The cost of shipping Middle East crude to Asia, which advanced for the first time in 10 days yesterday, may resume its decline as a glut of ships will counter increased demand for cargo from Saudi Arabia.

The London-based Baltic Exchange's key ship-rental rate rose as refinery officials said Dahran-based Saudi Aramco will supply Asian customers with full crude-oil volumes for the first time in a year from November. The company previously cut volumes by 9-10 percent. The Organization of Petroleum Exporting Countries has pledged to boost output from next month by 500,000 barrels a day.
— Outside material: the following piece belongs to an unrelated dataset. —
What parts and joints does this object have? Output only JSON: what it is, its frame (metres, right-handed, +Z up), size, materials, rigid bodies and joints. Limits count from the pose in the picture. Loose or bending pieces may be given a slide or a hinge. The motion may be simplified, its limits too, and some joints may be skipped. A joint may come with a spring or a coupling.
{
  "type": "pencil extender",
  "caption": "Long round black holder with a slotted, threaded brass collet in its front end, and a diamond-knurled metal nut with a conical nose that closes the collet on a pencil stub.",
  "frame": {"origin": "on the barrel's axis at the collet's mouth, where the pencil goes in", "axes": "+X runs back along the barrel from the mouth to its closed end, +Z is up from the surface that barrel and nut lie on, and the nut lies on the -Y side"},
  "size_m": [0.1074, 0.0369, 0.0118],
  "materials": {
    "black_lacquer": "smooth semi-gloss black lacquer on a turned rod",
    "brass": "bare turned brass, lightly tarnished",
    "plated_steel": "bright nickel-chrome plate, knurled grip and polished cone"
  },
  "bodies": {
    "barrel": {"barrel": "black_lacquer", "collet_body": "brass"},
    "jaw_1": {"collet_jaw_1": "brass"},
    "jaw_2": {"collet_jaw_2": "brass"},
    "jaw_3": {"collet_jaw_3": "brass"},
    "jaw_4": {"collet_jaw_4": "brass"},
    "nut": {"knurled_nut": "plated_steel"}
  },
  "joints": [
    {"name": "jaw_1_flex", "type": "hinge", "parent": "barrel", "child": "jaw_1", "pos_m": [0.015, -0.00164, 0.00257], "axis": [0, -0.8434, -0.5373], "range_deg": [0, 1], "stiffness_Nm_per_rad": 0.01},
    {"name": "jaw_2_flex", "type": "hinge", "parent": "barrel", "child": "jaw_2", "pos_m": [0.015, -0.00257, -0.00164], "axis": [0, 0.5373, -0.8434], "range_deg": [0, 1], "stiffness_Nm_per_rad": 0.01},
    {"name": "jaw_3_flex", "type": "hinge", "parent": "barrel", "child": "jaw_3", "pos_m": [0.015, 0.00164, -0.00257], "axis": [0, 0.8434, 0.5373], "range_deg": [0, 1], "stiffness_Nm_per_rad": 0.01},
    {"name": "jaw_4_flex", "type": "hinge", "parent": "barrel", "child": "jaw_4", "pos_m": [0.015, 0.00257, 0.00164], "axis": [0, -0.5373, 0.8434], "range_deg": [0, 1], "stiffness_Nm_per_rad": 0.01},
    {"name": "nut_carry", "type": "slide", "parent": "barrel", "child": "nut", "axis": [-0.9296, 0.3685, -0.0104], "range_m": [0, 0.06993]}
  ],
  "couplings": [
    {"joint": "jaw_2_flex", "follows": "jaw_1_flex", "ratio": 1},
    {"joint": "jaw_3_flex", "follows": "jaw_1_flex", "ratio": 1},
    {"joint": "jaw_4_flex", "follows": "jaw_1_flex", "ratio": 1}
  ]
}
``I don't see the market picking up,'' said Mathieu Philippe, a tanker broker in Dubai at Paris-based Barry Rogliano Salles. ``There are plenty of ships around. I don't think these announcements will have any effect for the next few days.''

Fifty-seven tankers that so far haven't been hired are able to reach ports by Oct. 31, according to a Barry Rogliano report, meaning oil-company officials will have a surplus of vessels to use when November bookings get under way.
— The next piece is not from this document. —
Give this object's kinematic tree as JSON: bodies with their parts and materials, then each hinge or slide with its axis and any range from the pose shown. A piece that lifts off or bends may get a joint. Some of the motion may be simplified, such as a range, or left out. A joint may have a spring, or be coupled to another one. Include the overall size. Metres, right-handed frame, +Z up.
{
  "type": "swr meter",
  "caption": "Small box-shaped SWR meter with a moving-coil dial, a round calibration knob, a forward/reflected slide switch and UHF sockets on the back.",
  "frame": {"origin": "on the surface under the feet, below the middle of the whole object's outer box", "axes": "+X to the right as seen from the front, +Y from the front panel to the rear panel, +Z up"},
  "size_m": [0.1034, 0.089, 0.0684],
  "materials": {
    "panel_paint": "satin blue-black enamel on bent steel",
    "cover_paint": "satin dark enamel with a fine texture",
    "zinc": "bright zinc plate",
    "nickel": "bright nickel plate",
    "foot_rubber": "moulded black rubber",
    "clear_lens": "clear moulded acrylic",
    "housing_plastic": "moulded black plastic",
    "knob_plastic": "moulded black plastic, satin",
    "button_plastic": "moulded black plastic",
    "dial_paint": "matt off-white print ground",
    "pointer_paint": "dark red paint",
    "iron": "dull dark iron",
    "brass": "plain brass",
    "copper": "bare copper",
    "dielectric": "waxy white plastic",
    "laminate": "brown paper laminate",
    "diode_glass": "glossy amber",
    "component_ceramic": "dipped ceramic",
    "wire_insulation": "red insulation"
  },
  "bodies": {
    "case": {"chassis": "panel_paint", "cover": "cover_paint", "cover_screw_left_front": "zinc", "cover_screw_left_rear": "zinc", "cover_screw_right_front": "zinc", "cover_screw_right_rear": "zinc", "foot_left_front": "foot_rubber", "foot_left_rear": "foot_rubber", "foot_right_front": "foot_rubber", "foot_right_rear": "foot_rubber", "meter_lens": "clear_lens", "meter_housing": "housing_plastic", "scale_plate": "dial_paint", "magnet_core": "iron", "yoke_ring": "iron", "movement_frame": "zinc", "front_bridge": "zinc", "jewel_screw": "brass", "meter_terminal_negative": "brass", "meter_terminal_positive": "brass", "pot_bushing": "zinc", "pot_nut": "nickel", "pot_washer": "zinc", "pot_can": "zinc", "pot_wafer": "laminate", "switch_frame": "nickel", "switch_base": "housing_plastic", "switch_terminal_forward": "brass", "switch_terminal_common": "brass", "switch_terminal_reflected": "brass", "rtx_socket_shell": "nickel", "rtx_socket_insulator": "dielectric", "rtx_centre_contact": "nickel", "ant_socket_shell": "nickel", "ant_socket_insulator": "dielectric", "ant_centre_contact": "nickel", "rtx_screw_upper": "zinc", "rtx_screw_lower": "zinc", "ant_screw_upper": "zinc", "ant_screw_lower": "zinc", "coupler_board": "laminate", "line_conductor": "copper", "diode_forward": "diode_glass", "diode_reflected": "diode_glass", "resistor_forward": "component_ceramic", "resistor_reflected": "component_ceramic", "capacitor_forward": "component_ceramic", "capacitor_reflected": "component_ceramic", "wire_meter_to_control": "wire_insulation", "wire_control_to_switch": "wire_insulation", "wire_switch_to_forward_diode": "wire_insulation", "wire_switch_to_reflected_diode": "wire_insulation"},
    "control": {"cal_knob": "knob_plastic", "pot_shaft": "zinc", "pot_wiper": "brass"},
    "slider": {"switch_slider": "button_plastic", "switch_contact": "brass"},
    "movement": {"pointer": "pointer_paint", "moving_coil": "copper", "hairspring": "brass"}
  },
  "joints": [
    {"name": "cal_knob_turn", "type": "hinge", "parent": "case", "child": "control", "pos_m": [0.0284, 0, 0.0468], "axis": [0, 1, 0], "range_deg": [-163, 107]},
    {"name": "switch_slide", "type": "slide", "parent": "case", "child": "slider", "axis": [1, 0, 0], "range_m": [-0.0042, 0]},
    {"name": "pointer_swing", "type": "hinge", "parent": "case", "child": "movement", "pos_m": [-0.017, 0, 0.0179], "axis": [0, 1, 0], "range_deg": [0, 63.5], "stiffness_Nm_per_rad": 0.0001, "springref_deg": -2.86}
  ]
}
The Baltic Exchange's rental rate, used in negotiations between shipowners and oil companies and to settle freight hedging contracts, advanced 2.3 percent to 51.64 Worldscale points yesterday, its first gain since Sept. 27.

At 51.64 Worldscale points, owners of double-hulled very large crude carriers, or VLCCs, can earn about $17,662 a day on a 38-day round trip from Saudi Arabia to South Korea, based on a formula by R.S. Platou, an Oslo-based shipbroker, and Bloomberg marine fuel oil prices.

Frontline Ltd., the world's biggest VLCC operator, said Aug. 22 it needs $30,000 a day to break even on each of its supertankers.




Caribbean Tanker Rate Rises as U.S. Crude Oil Inventory Falls
By Todd Zeranski
Oct. 11 (Bloomberg)



The rate to transport oil from the Caribbean rose as U.S. oil inventories declined and refineries increased production.

The Caribbean is the world's third-largest Aframax-tanker market after the Mediterranean and Southeast Asia. An Aframax is the most common tanker used to move oil in the region.

The average Aframax rate rose 2.5 points, or 2.5 percent, to Worldscale 102.5. WS 102.5 is equal to about $6,500 a day, after expenses such as fuel and port fees, according to Poten & Partners.

Houston-based broker Lone Star, R.S. Platou reported a rate of WS 105. Poten & Partners reported WS 100.

The rate fell to WS 92.5 on Sept. 11, the lowest since 2001, according to Bloomberg data.

General Maritime Corp., the second-largest U.S. tanker owner behind Overseas Shipholding Group Inc., said last year it had a break-even rate for its fleet of about $15,700 per day. The New York-based company operates many of its vessels in the Caribbean.